The one issue with not cleaning the carbon out is that it is not always consistent. I clean the inside of the necks with alcohol and a Q tip and the amount of carbon that comes out equally is never consistent. Some have a tone and some hardly any, so your neck tension will vary greatly depending on how much is in the neck.

I don't clean my brass except for the outside. For the necks, I run a good nylon bore brush (or RCCBS neck brush) thru the necks a few times. This just leaves a thin carbon layer on the inside of the neck. I get very consistent seating this way.
 
I don't clean my brass except for the outside. For the necks, I run a good nylon bore brush (or RCCBS neck brush) thru the necks a few times. This just leaves a thin carbon layer on the inside of the neck. I get very consistent seating this way.

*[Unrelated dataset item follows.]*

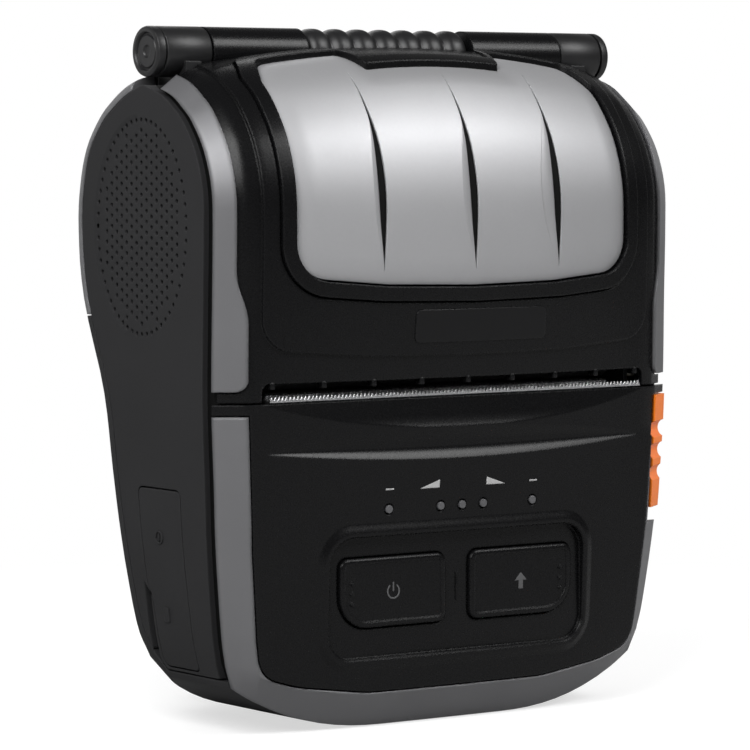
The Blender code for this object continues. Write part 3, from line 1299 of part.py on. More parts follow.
def print_head():
    bottom = HEAD_TOP - HEAD_THICKNESS
    head = box((-HEAD_HALF, HEAD_HALF), (HEAD_FRONT, HEAD_REAR), (bottom, HEAD_TOP), HEAD_EDGE, 1)
    publish("print_head", head, "steel")
    bracket = box(
        (-HEAD_STEM_HALF, HEAD_STEM_HALF), (DECK_FRONT + WALL / 2, DECK_REAR - GAP),
        (DECK_Z + DECK_THICKNESS + GAP, bottom - GAP),
    )
    publish("head_bracket", bracket, "inner_black")


def release_lever():
    grip = box((STRIP_X + GAP, HALF_WIDTH), (-FAR, LEVER_REAR), (LEVER_LOW, LEVER_HIGH))
    lever = common(body(-LEVER_RISE), grip)
    slope = math.atan2(STRIP_DEPTH, HALF_WIDTH - STRIP_X)
    middle_x = (STRIP_X + HALF_WIDTH) / 2
    middle_y = LEVER_REAR - LEVER_DEPTH - STRIP_DEPTH / 2
    for k in range(LEVER_NOTCHES):
        z = (LEVER_LOW + LEVER_HIGH) / 2 + (k - (LEVER_NOTCHES - 1) / 2) * LEVER_NOTCH_PITCH
        notch = cylinder(LEVER_NOTCH_RADIUS, -CUT_OVERRUN, CUT_OVERRUN, (0, 0), "X", 16)
        place = Matrix.Translation((middle_x, middle_y - LEVER_NOTCH_RADIUS / 2, z))
        notch.data.transform(place @ Matrix.Rotation(slope, 4, "Z"))
        lever = cut(lever, notch)
    publish("release_lever", lever, "lever_orange")
    low = LEVER_LOW - LEVER_TRAVEL
    back_x = (STRIP_X - GAP - GUIDE_WALL, STRIP_X - GAP)
    guide = box(back_x, (LEVER_REAR - LEVER_DEPTH, LEVER_REAR + GUIDE_WALL), (low, LEVER_HIGH))
    rear = box((back_x[0], FAR), (LEVER_REAR + GAP, LEVER_REAR + GAP + GUIDE_WALL), (low, LEVER_HIGH))
    publish("lever_guide", common(join(guide, rear), inside()), "inner_black")


def port():
    skin = cut(duplicate(OUTER), body(FLAP_THICKNESS, BLENDS_PER_LEVEL, CORE_SHARES))
    flap = common(skin, prism(flap_outline(0.0), "X", -FAR, -POCKET_FLOOR))
    hinge_x = -float(np.interp((FLAP_LOW + FLAP_HIGH) / 2, LEVELS[:, 0], LEVELS[:, 3]))
    publish("port_flap", flap, "side_black", (hinge_x, FLAP_FRONT, (FLAP_LOW + FLAP_HIGH) / 2))
    y = (FLAP_FRONT - GAP - POCKET_WALL, FLAP_REAR + GAP + POCKET_WALL)
    z = (FLAP_LOW - GAP - POCKET_WALL, FLAP_HIGH + GAP + POCKET_WALL)
    tub = box((-FAR, -POCKET_FLOOR + POCKET_WALL + SOCKET_DEPTH), y, z)
    tub = common(tub, inside())
    hollow = box(
        (-FAR, -POCKET_FLOOR), (y[0] + POCKET_WALL, y[1] - POCKET_WALL),
        (z[0] + POCKET_WALL, z[1] - POCKET_WALL),
    )
    tub = cut(tub, hollow)
    middle = (y[0] + y[1]) / 2
    for (tall, wide), height in ((USB_SIZE, USB_Z), (SERIAL_SIZE, SERIAL_Z)):
        mouth = box(
            (-FAR, -POCKET_FLOOR + SOCKET_DEPTH), (middle - wide / 2, middle + wide / 2),
            (height - tall / 2, height + tall / 2),
        )
        tub = cut(tub, mouth)
    publish("port_housing", tub, "inner_black")


def battery():
    pack = box((-PACK_HALF, PACK_HALF), (PACK_FRONT, HALF_DEPTH), (PACK_LOW, PACK_HIGH), PACK_CORNER, 4)
    publish("battery_pack", pack, "side_black")
    surface = np.interp(CATCH_MIDDLE, LEVELS[:, 7], LEVELS[:, 6])
    thumb = box(
        (-CATCH_HALF, CATCH_HALF), (surface + GAP, surface + GAP + CATCH_THICKNESS), (CATCH_LOW, CATCH_HIGH),
        CATCH_THICKNESS / 3, 2,
    )
    stem = box(
        (-CATCH_STEM_HALF, CATCH_STEM_HALF), (surface - WALL - CATCH_THICKNESS, surface + CATCH_THICKNESS),
        (CATCH_MIDDLE - CATCH_STEM_LENGTH / 2, CATCH_MIDDLE + CATCH_STEM_LENGTH / 2),
    )
    flange = box(
        (-CATCH_HALF, CATCH_HALF), (surface - WALL - 2 * GAP - CATCH_THICKNESS, surface - WALL - 2 * GAP),
        (CATCH_LOW, CATCH_HIGH),
    )
    publish("battery_catch", join(thumb, stem, flange), "lever_orange")
    half = CONTACT_PITCH * CONTACTS / 2
    rear = PACK_FRONT - FRAME_WALL_THICKNESS - 2 * GAP
    low = PACK_LOW + PACK_CORNER
    contacts = box((-half, half), (rear - CATCH_THICKNESS, rear), (low, low + 2 * CONTACT_PITCH))
    publish("battery_contacts", contacts, "gold")


side_panels()
rear_casing()
lower_bezel()
front_panel()
buttons()
light_guide()
main_board()
tear_bar()
cover_shell()
cover_frames()
window()
hinge()
roll_bay()
platen()
inner_frame()
drive()
print_head()
release_lever()
port()
battery()
for tool in (OUTER, INNER, SHELL):
    drop(tool)
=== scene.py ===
# %% [markdown]
# # Dressing a portable label printer
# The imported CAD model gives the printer's real sizes, bodies and joints. This script loads it as a
# fixed frame and dresses it: the moulded shells are rebuilt finely over the coarse solids, small
# details are added, and every surface gets a material worked out from what it is made of.
# Everything is in metres, with the front towards -Y.

import json
import math

import bmesh
import bpy
import numpy as np
from mathutils import Matrix, Vector
from mathutils.bvhtree import BVHTree
from mathutils.interpolate import poly_3d_calc


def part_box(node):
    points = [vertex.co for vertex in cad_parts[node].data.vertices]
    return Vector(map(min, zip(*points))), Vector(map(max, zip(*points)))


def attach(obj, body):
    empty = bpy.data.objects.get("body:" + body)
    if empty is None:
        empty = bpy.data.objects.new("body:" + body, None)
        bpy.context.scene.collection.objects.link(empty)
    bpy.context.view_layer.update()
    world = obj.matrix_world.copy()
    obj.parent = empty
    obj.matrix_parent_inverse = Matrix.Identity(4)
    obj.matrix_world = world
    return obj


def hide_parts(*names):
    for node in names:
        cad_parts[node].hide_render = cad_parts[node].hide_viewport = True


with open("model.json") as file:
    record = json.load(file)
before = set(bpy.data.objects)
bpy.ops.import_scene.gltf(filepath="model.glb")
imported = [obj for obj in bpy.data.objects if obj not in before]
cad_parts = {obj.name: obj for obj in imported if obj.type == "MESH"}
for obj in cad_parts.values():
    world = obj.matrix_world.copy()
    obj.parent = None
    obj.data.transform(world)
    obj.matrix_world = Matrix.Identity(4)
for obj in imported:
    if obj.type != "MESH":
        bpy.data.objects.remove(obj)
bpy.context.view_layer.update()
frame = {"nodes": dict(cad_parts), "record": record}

# %% [markdown]
# ## Camera
# The photograph was taken from the printer's left front, a little above its middle, with a long
# lens, so the upright edges stay almost parallel. The angle and the distance were fitted to the
# corners of the body, so the camera is set by them and not by eye.

# %% The camera
MM = 0.001
YAW, PITCH = math.radians(35.8), math.radians(3.4)
DISTANCE = 756 * MM
TARGET = Vector((0, 0, 64 * MM))
FOCAL_PIXELS, PICTURE_PIXELS, SENSOR = 4000, 750, 36.0
CENTRE_PIXELS = (383, 369.4)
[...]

I am with you on the not cleaning except for the outside. As for the necks i do the same thing with the nylon bore brush (i find the bore brushes better than the stiffer RCBS nylon brush). However after i run the brush through I use the Q tip with alcohol on the inside of the neck and that is when I find a big variance on what comes out. Most cases just have the basic amount and some will have an abnormal amount. I noticed the same thing when I used to do it your way and leave carbon but when I would pull bullets with a Grip and Pull, some pull very easy and others are kind of stuck.
I am curious if dipping them in graphite would solve this issue and keep it all the same.

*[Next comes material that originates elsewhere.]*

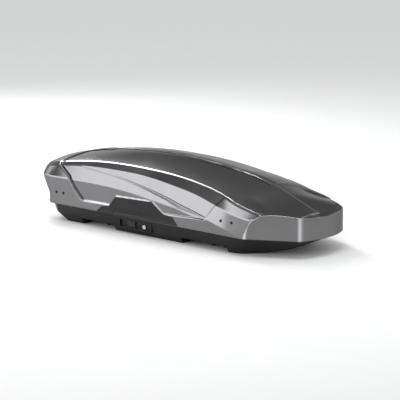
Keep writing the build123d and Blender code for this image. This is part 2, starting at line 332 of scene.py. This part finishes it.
def shape_ends(d, y, z):
    """Rounds the tail's upper edge, leans the tail's face in and the nose's side corners forward."""
    over = np.clip(1 - d / tail_round, 0, 1)
    z = z - tail_round * (1 - np.sqrt(1 - over ** 2)) * smooth(.22, .3, z)
    d = d + np.maximum(tail_lean(z), 0) * (1 - smooth(0, .16, d))
    near_corner = (1 - smooth(0, .12, np.abs(d - lean_middle))) * smooth(.2, .3, np.abs(y))
    return d + corner_lean * corner_rise(z) * near_corner, y, z


def panel_relief(d, y, z):
    """Depth of the panels and gaps, their painted shade in the gaps and painted highlight along the
    ledge, the distance inside them, the groove.
    """
    inside, edge = outline_distance(d, z, panel_outline)
    front = smooth(1.2, 1.34, d)
    spine = np.abs(y) - spine_half(d)
    off_spine = smooth(-.003, .001, spine)
    sunk = smooth(-.002, .003, inside) * off_spine
    in_groove = smooth(-.001, .002, inside) * (1 - smooth(groove_width - .004, groove_width, inside))
    groove = (edge < rear_edges) * in_groove * off_spine
    front_gap = front * bell(inside, front_gap_half) * off_spine * (np.abs(y) > .26)
    seams = smooth(-.004, 0, spine) * (1 - smooth(seam_width - .004, seam_width, spine)) * (inside > 0)
    # Painted highlight along the ledge under the panels on the flank
    ledge_painted_highlight = .4 * bell(inside + .001, .0045) * (np.abs(y) > .3) * (edge >= rear_edges) * (1 - front)
    depth = (panel_depth * sunk * (1 - .6 * front) + groove_depth * groove + seam_depth * seams
             + front_gap_depth * front_gap)
    # Painted shade in the groove, the seams beside the spine and the gap at the panels' front
    gap = groove + .95 * seams * (1 - .5 * front) + .9 * front_gap
    return depth, gap, ledge_painted_highlight, inside, groove


def fold_relief(d, y, z, inside):
    """Depth of the fold in the flank: a step down that eases back below."""
    fold = fold_z(d)
    under = np.clip((fold - z) / fold_drop(d), 0, 1)
    share = np.where(z < fold, 1 - under, 1 - smooth(0, .005, z - fold))
    on_flank = smooth(.27, .3, np.abs(y)) * smooth(.14, .2, d) * (1 - smooth(1.27, 1.3, d)) * (inside > 0)
    return fold_depth(d) * share * on_flank


def nose_relief(d, y, row):
    """Depth of the ground beside and ahead of the nose's raised half, and a painted highlight along that
    half's edges.
    """
    along = (y - blade_tip[1]) / (blade_corner[1] - blade_tip[1])
    ahead = d - (blade_tip[0] + along * (blade_corner[0] - blade_tip[0]))
    on_blade = (1 - smooth(-.0005, .0025, y)) * (1 - smooth(-.003, .002, ahead))
    on_top = (row > wall_count) * smooth(blade_start - .01, blade_start + .01, d)
    lower = .0015 + .003 * smooth(-.004, .004, ahead)
    # Painted highlight along the raised half's side and front edges
    side_edge = bell(y - .0015, .006) * (d > blade_start) * (d < blade_tip[0])
    end_edge = bell(ahead, .006) * (y < .002) * (d > nose_rim_start)
    return lower * (1 - on_blade) * on_top, (side_edge + end_edge) * (row > wall_count)


def painted_edge_highlights(d, z, row, groove):
    """Painted highlights along the ridge, the nose's rim and the nose's corners."""
    on_skin = row >= 0
    low_wall = on_skin & (row <= wall_count) & (d > 1.5)
    nose_rim = bell(row - wall_count + .5, 1.8) * (d > nose_rim_start) * on_skin
    side_line = bell(d - (corner_foot + corner_slant * corner_rise(z)), .013)
    corners = (side_line + .8 * bell(d - bow_corner, .013)) * low_wall
    ridge = .4 * bell(row - ridge_row, 2.2) * (d < 1.62) * on_skin * (groove < .1)
    return nose_rim + corners + ridge


def make_lid():
    """The lid's skin in place of the CAD lid, with its relief, its painted shade and highlights and a
    wall of its own.
    """
    points, faces, row = lid_grid(lid_stations())
    d, y, z = shape_ends(*points.T)
    shape = np.stack([tail_x + d, y, z], axis=1)
    lid = new_object("lid_panels", shape, faces, "lid")
    normals = np.zeros(len(shape) * 3)
    lid.data.vertex_normals.foreach_get("vector", normals)
    normals = normals.reshape(-1, 3)

    panels, gap, ledge_painted_highlight, inside, groove = panel_relief(d, y, z)
    nose, blade_painted_highlight = nose_relief(d, y, row)
    depth = panels + fold_relief(d, y, z, inside) + nose
    shape = shape - normals * depth[:, None]
    lid.data.vertices.foreach_set("co", shape.ravel())
    lid.data.update()
    # Painted shade darkens the groove, seams and front gap; painted highlights brighten the ridge, the
    # ledge, the nose's rim, its corners and its raised half's edges
    paint(lid, "gap", np.clip(gap, 0, 1))
    paint(lid, "painted_highlight", np.clip(ledge_painted_highlight + blade_painted_highlight + painted_edge_highlights(d, z, row, groove), 0, 1))

    wall = lid.modifiers.new("wall", "SOLIDIFY")
    wall.thickness = lid_wall
    wall.offset = -1
    wall.thickness_clamp = 1     # thinner where the nose's points lie close together
    wall.material_offset = 1
    wall.material_offset_rim = 0
    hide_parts("lid_shell")
    lid.data.materials.append(finish["lid_silver"])
    lid.data.materials.append(finish["inner_grey"])


# Fixings, by distance from the tail
rivet_places = ((.164, .173), (.219, .173), (1.407, .181), (1.484, .181))    # and height
plug_place = 1.75
plug_sides = (.06, .118)
head_radius = .0085
head_rise = .003
plug_sink = .0045           # how far the foot of the plugs' heads lies below the plain roof


def flank_y(x, z):
    """Distance of the lid's flank from the middle, at one place along it and one height."""
    low, high = float(crease_z(x)), float(strip_z(x))
    share = min(max((z - low) / (high - low), 0), 1)
    return half_width + (float(strip_y(x)) - half_width) * share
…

I have heard of guys doing this in previous posts.
 
Interesting that you mention dipping the neck in graphite. Cause I do that too. I dip the neck in graphite before running it thru the die. That is probably helping things some too.
I am sure that would make a big difference, I will give that a try.
What do you use to lube the outside of the case and do you use the graphite before you lube the outside or after?
Also for the most part do you full length resize?
 
I full length size. I clean outside of neck using 0000 steel wool. Clean outside of case with a clean rag and a splash of rubbing alcohol. Brush the inside of the necks. Dip the whole neck in graphite with the small ceramic beads from Redding. Then lube the case body with Imperial sizing wax and run thru the die. So in the end, I'm only using dry lube on the necks.